The climactic battle is intimate – just Caleb on a road fighting the gang, nobody else in sight – but fired up with an over-the-top energy. I like that he does drive a big rig (thank you, friendly truck driver – R.I.P.). And I like seeing the vampires’ bodies smoke as they flee under the sun. The flame effects on Homer are extremely well done. For a second I thought “Holy shit, they got that kid to do a fire stunt?” By dint of battle damage, Jesse becomes more traditionally monstrous at the end, his skin black and mottled, shadowed under a black hood, his hands on fire.
One of the original posters tried to sell it by saying “FROM THE PRODUCERS OF THE GOLDEN CHILD AND WITNESS.” I thought that was kinda funny.

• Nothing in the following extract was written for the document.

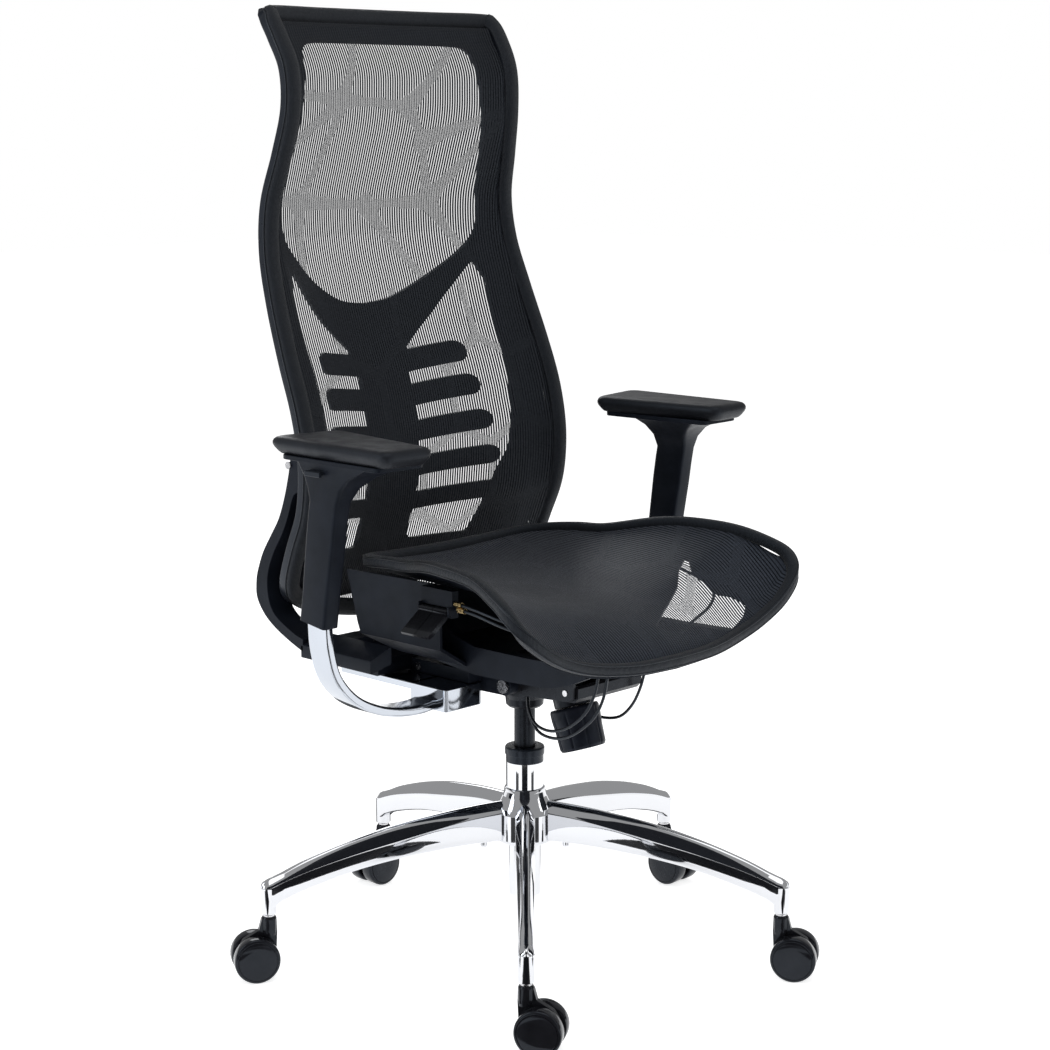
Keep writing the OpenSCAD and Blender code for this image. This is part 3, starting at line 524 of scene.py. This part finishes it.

In recent years there was an unfortunate incident with a DVD cover with Caleb and Mae looking suspiciously like Edward and Bella from TWILIGHT. Luckily now there are plenty of people you can get on board just by saying “directed by Kathryn Bigelow.” I love modern day serious political Kathryn Bigelow, but I love love young hungry hitting-genre-shit-out-of-the-park-with-her-own-unique-spin-on-it Kathryn Bigelow. And NEAR DARK belongs in that category just as solidly as POINT BREAK. A great movie.
(It seems to be hard to come by right now. Hopefully someone’s working on a special edition.)
October 14th, 2019 at 2:01 pm
I asked Lance Henriksen a few years ago at a convention if he had seen the TWILIGHT-esque DVD cover. He was both annoyed by it, but also amused by the possibility of some 13 year old girl watching this movie based on the cover, without knowing what she is getting into.